Each company had their own method for creating rigs, animations, naming files, etc. No animations were reused between characters, and some animations were missing from our version control entirely.

Most of our tasks that summer were focused on standardizing our assets. For example, making sure each character had the same joint names, oriented the same way and so on.

We also made sure that we had a consistent naming scheme so it was clear which was the latest version of a file.

Another task was making sure the rig was referenced into the animation scenes.
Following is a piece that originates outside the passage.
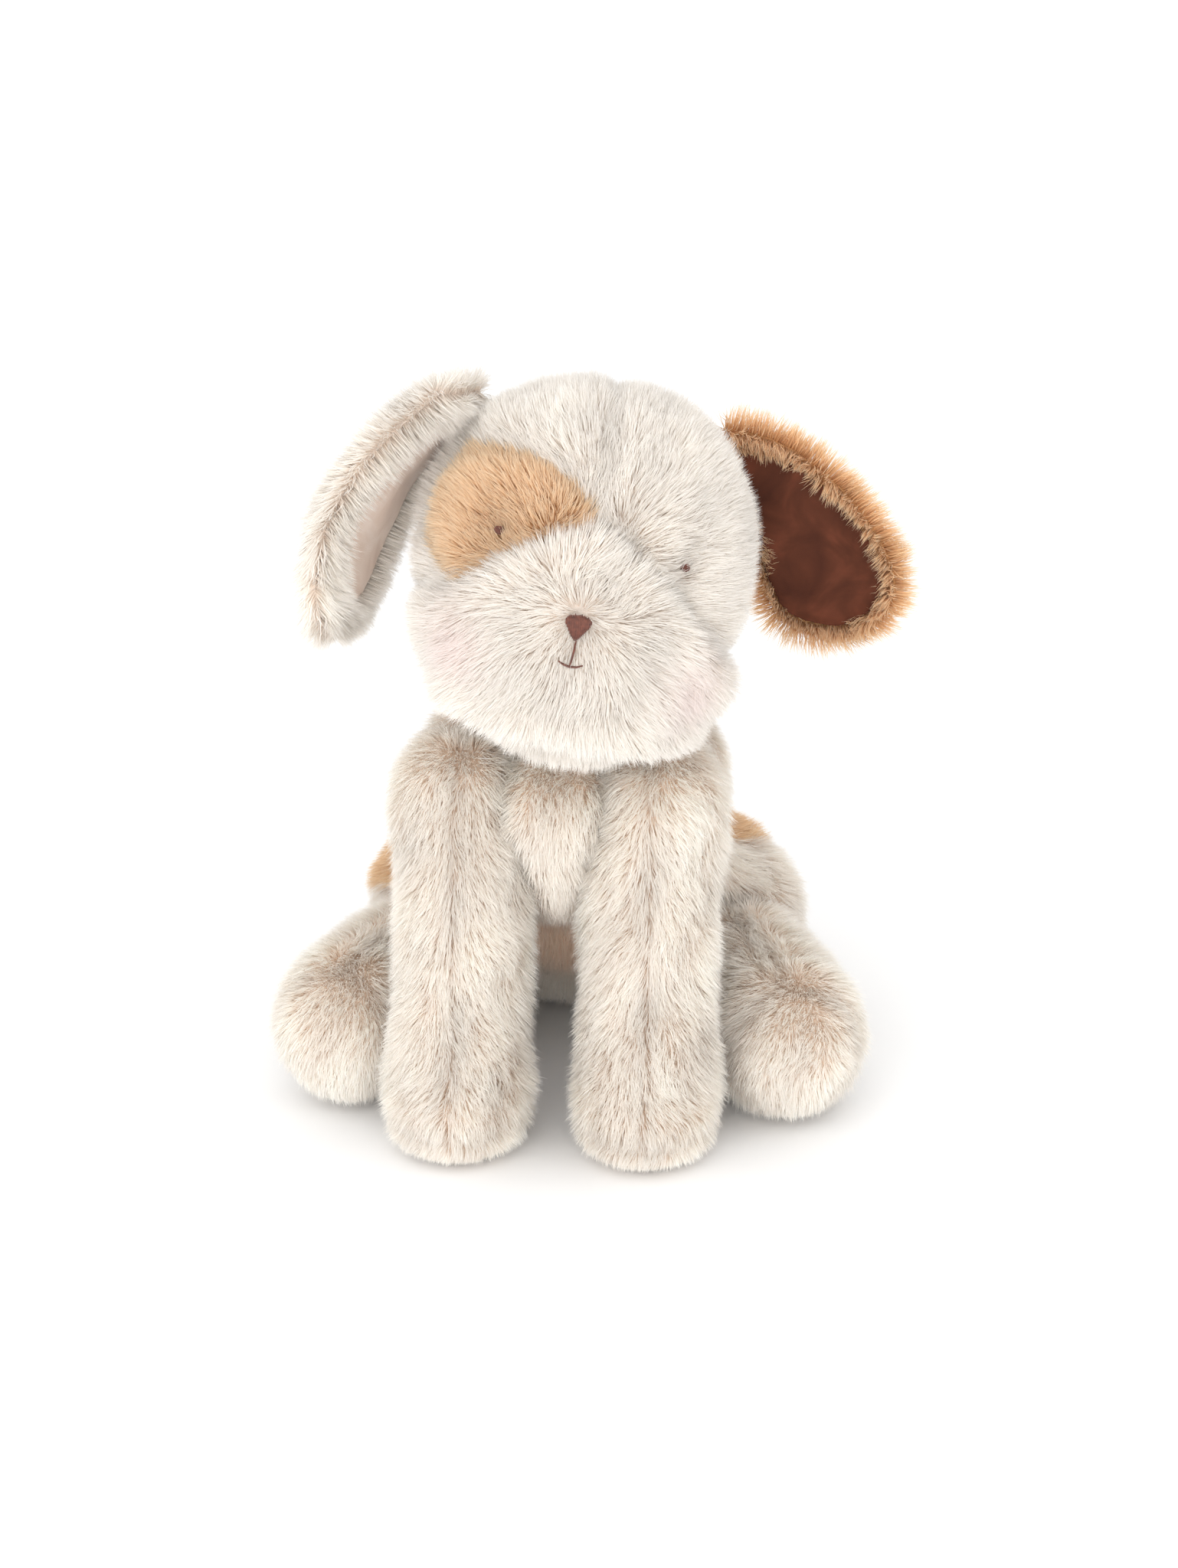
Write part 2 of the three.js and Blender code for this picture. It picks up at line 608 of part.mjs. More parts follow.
// The strip up the belly and chest that the chest panel fills.
function frontStrip(grow) {
  const strip = new THREE.BoxGeometry(2 * (CHEST_HALF_WIDTH + grow), FAR, FAR);
  return solid(strip.translate(0, -FAR / 2 + grow, 0));
}

function buildTorso() {
  const bagRoom = buildPelletBag();
  const cuts = torsoCuts();
  const skin = blob(TORSO_CENTRE, TORSO_LOBES, 0, TORSO_SKIN_GRID).intersect(upFrom(0)).subtract(cuts);
  const hollow = blob(TORSO_CENTRE, TORSO_LOBES, PANEL, INNER_GRID).intersect(upFrom(PANEL));
  const shell = skin.subtract(hollow);

  const spine = vec(SPINE_TO).sub(vec(SPINE_FROM)).normalize();
  const behind = vec([1, 0, 0]).cross(spine).negate();
  const [upper, seat] = split(shell, [0, 0, SEAT_SEAM], [0, 0, 1]);
  const chestCutter = (grow) => frontStrip(grow)
    .subtract(halfSpace(vec(SPINE_FROM).addScaledVector(behind, grow).toArray(), behind.toArray()));
  const chest = upper.intersect(chestCutter(0));
  const round = upper.subtract(chestCutter(GAP));
  const saddle = round.intersect(saddleCutter(0));
  const [left, right] = split(round.subtract(saddleCutter(GAP)), [0, 0, 0], [1, 0, 0]);

  group.add(part('seat_base', seat, CREAM));
  group.add(part('chest_panel', chest, CREAM));
  group.add(part('back_patch', saddle, CARAMEL));
  group.add(part('body_side_left', left, CREAM));
  group.add(part('body_side_right', right, CREAM));

  const fill = blob(TORSO_CENTRE, TORSO_LOBES, PANEL + GAP, INNER_GRID);
  const stuffing = fill.intersect(upFrom(PANEL + GAP)).subtract(cuts).subtract(bagRoom);
  group.add(part('torso_stuffing', stuffing, FIBRE));
}
buildTorso();

export default group;
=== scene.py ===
"""The looks of a sitting plush dog: sewn covers, combed faux fur, velour ear linings and stitched features.

Each CAD body gets a padded cover, sunk a little below the CAD surface, and each CAD fur panel gets
its own pile, strand by strand, rooted on that cover. The pile stands where the CAD panel is and
replaces it.
"""

import json
import math

import bpy
import numpy as np
from mathutils import Euler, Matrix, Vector, kdtree
from mathutils.bvhtree import BVHTree


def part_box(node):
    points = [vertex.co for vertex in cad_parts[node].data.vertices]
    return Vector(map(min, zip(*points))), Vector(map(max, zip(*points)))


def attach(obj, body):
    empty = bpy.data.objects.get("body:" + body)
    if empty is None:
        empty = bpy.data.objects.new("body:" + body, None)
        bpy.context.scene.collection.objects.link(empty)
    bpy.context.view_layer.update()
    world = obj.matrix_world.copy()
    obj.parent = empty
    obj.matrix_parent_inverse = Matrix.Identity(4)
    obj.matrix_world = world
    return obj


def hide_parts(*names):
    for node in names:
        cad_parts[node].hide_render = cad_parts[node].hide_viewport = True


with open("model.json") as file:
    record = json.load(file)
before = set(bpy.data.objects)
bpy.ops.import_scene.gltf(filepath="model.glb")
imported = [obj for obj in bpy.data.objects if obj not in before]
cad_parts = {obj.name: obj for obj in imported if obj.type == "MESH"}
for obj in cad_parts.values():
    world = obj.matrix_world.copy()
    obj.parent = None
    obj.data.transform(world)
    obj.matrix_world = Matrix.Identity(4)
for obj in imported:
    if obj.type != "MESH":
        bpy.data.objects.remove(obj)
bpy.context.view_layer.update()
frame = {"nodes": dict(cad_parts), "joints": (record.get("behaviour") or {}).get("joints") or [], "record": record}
NODES = frame["nodes"]
JOINTS = {joint["name"]: joint for joint in frame["joints"]}

MM = 0.001
HEAD_TILT = Euler([math.radians(angle) for angle in (-6, 12, 5)]).to_matrix()
ACROSS = np.array(HEAD_TILT.col[0])
UPWARD = np.array(HEAD_TILT.col[2])
DOWN = np.array((0.0, 0.0, -1.0))

PILE_INSET = 3.0 * MM
EAR_INSET = 1.8 * MM
FLOOR_CLEARANCE = 0.25 * MM
COVER_LIFT = 2.2 * MM
STRANDS_PER_MM2 = 4.0
STRAND_WIDTH = 0.30 * MM
CLUMP_SIZE = 2.2 * MM

EYE_REACH = 7.5 * MM
EYE_DIMPLE = 4.5 * MM
SEAM_GROOVE = 1.3 * MM
SEAM_WIDTH = 3.0 * MM
FACE_GROOVE = 3.6 * MM
MUZZLE_PUFF = 3.2 * MM
PANEL_LEAD = 4.0 * MM
CLOTH_FRAMES = 15
CLOTH_PRESSURE = 3.0
CLOTH_CAP = 1.6 * MM
BLUSH_REACH = 10 * MM
MOUTH_LIFT = 0.6 * MM
MOUTH_LINE = ((0.2, -4.0), (0.1, -7.0), (-0.1, -9.5), (-0.3, -12.0))
SMILE_LINE = ((-4.0, -10.9), (-2.4, -11.8), (-0.3, -12.2), (1.9, -11.9), (3.6, -11.0))


# ---------------------------------------------------------------- numbers and noise


def linear(code):
    """A colour written as sRGB hex, in linear light."""
    parts = [int(code[i : i + 2], 16) / 255 for i in (1, 3, 5)]
    return np.array([c / 12.92 if c <= 0.04045 else ((c + 0.055) / 1.055) ** 2.4 for c in parts])


def unit(vectors):
    return vectors / np.maximum(np.linalg.norm(vectors, axis=-1, keepdims=True), 1e-12)


def dot(a, b):
    return np.sum(a * b, axis=-1, keepdims=True)


def across_surface(vectors, normals):
    """The part of each vector that lies along the surface, at unit length."""
    return unit(vectors - dot(vectors, normals) * normals)


def ripple(points, size, seed, width=3):
    """A smooth random field of about -1 to 1, with features of the given size."""
    rng = np.random.default_rng(seed)
    waves = rng.normal(size=(14, 3)) / size
    phases = rng.uniform(0, 2 * np.pi, 14)
    swing = rng.normal(size=(14, width)) / math.sqrt(7)
    return np.sin(points @ waves.T + phases) @ swing


def fade(distance, reach):
    return np.exp(-((distance / reach) ** 2))


def centre_of(node):
    low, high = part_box(node)
    return np.array((low + high) / 2)


# ---------------------------------------------------------------- meshes


def arrays_of(mesh):
    """The points and triangles of a mesh as arrays."""
    points = np.empty(len(mesh.vertices) * 3)
    mesh.vertices.foreach_get("co", points)
    mesh.calc_loop_triangles()
    triangles = np.empty(len(mesh.loop_triangles) * 3, np.int32)
    mesh.loop_triangles.foreach_get("vertices", triangles)
    return points.reshape(-1, 3), triangles.reshape(-1, 3)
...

This way, if the rig got updated it'd populate to the other scenes automatically.

I was just out of college, but I was amazed that a company had launched games without locking these things down before.

It took weeks of work to organize everything, and in the cases with missing files, permanent damage had been done.

To this day, improving and creating standards is part of my job.

I’ve seen weeks wasted because people didn’t message when work was complete. I’ve seen artists spend days recreating assets they couldn’t find. I’ve seen games crash due to memory usage, leading us to discover that characters ranged from 3MB in size to 30MB, with some textures ten times over recommended resolutions.

It’s amazing what can go wrong if you don’t define best practices, or if you don’t enforce them.

It can cost you weeks of time, not to mention a good portion of your sanity.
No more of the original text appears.